A check valve is used in the production tubing string, generally two to three joints above the pump discharge, to maintain a full column of fluid above the pump. This may be desired to eliminate the time it takes to raise the fluid from its static fluid level to the surface ("pump-up time") or the protective shutdown time for fluid fallback. Normally, each time an ESP cycles off, the fluid falls back from the surface to its static fluid level. On restart, it again has to lift the fluid from its static point to the surface. Holding the fluid in the tubing can eliminate this. Also, when the fluid is falling back, it causes the de-energized pump to spin backwards. If power is applied during this period, damage to the ESP could result. Generally, a backspin sensor or restart timer is used on the motor controller for premature restart protection.

The use of a check valve should be reviewed in gassy or high-GOR wells and wells that produce significant solids. In a gassy well, when the unit shuts down, a gas cap can form under the check valve and be held there by the fluid column above the check. If the gas cap volume is large enough to extend down to or below the pump intake, the pump will be immediately gas locked and unable to pick up a prime. When there are solids (especially sand) entrained in the production fluid and the ESP is shut down, the solids fall back in the production tubing and settle either on the check valve or into the pump discharge. This could either plug the tubing above the check valve or the pump. Therefore, the use of a check valve in fluids with solids should be reviewed.
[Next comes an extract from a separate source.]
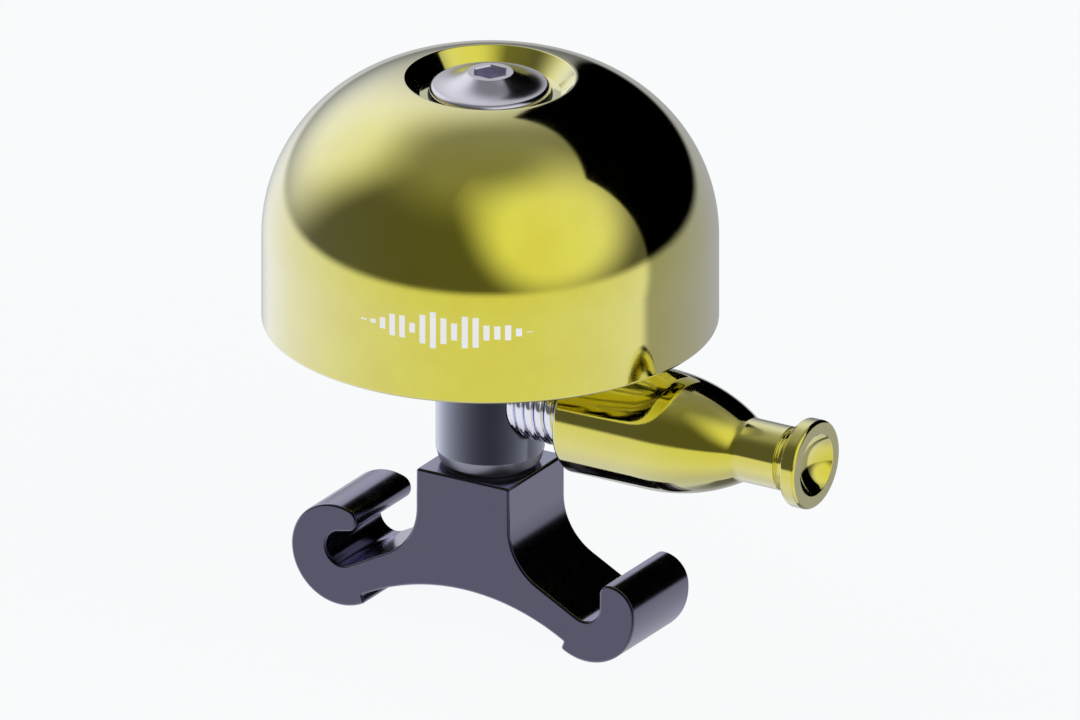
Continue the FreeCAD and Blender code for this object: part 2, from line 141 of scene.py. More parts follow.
def outline(steps, closed=True, step=2.5, hold=0.05):
    """Points of an outline. A step is (across, up, soft), a straight edge to the next step, or
    (across, up, soft, radius, turn), an arc to it. soft is the rounding of the step's own corner,
    or 0 where the outline is smooth or ends. Straight edges get a holding point near each end."""
    spots = [np.array(s[:2], float) for s in steps]
    count = len(steps) if closed else len(steps) - 1
    edges = []
    for i in range(count):
        start, end = spots[i], spots[(i + 1) % len(steps)]
        if len(steps[i]) > 3:
            edges.append(arc_points(start, end, *steps[i][3:], step))
        else:
            edges.append(np.array([start, end]))
    rounds = {}
    for i in range(0 if closed else 1, count):
        soft = steps[i][2]
        if soft:
            rounds[i], reach = rounding(spots[i], edges[i - 1], edges[i], soft)
            edges[i - 1] = trimmed(edges[i - 1][::-1], reach)[::-1]
            edges[i] = trimmed(edges[i], reach)
    points = []
    for i, edge in enumerate(edges):
        if i in rounds:
            points.extend(rounds[i][:-1])
        length = float(np.hypot(*(edge[-1] - edge[0])))
        if len(edge) == 2 and length > 4 * hold:
            way = unit(edge[1] - edge[0])
            edge = np.array([edge[0], edge[0] + way * hold, edge[1] - way * hold, edge[1]])
        points.extend(edge[:-1])
    if not closed:
        points.append(edges[-1][-1])
    return [tuple(float(c) for c in p) for p in points]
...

Motor shroud/recirculation systems

Shrouds, as shown in Fig. 2[1], are used to redirect the flow of production fluid around the ESP system. The shroud assembly is made up of a jacket (a length of casing or pipe), a hanging clamp and sealing retainer for the top, and a centralizer for the bottom. The jacket dimensions are selected on the basis of shroud location relative to the production source and the function of the shroud. But, at a minimum, the shroud should extend to below the bottom of the motor. The shroud inside diameter (ID) has to allow for the insertion of the ESP with flow clearance to allow for proper cooling velocities without choking or excessive pressure drop to the flow. The shroud outside diameter (OD) must have sufficient clearance with the casing ID to assure reliable deployment and proper flow from the well perforations to the pump intake. Fluid pressure drop in this annular area, similar to the shroud-to-ESP annular area, can be significant enough to impact the pump intake conditions.

The most commonly used shroud configuration is shown in the left graphic of the same figure. In this configuration, the ESP is set below perforations and the shroud directs the production flow down and back up by the motor for cooling. Otherwise, the fluid would be pulled down to the pump intake, leaving the motor in stagnate fluid with heat rise concerns. The purpose of setting below perforations is to increase the production rate for the same pump intake pressure or to serve as a simple reverse-flow gas-separation system. In the gas-separation application, the configuration depends on the free gas flowing from the perforations taking the path of least resistance—up the open casing annulus, instead of down to the bottom of the shroud. One caution, in this configuration, is not to use a gas-separation intake on the pump. The vented free gas from the separation intake would recycle to the bottom of the shroud, increasing the free-gas ratio to the pump and decreasing the cooling of the motor.

This configuration is not recommended for setting above perforations in an application with free gas. But where the ESP and casing annular area is large, creating too low a cooling flow, a shroud can be used to increase the production-fluid cooling velocity. For those special cases of setting above perforations and the problem of free gas, an inverted shroud (right graphic in the figure) has proved successful in separating free gas from the fluid that is directed back down to the pump intake.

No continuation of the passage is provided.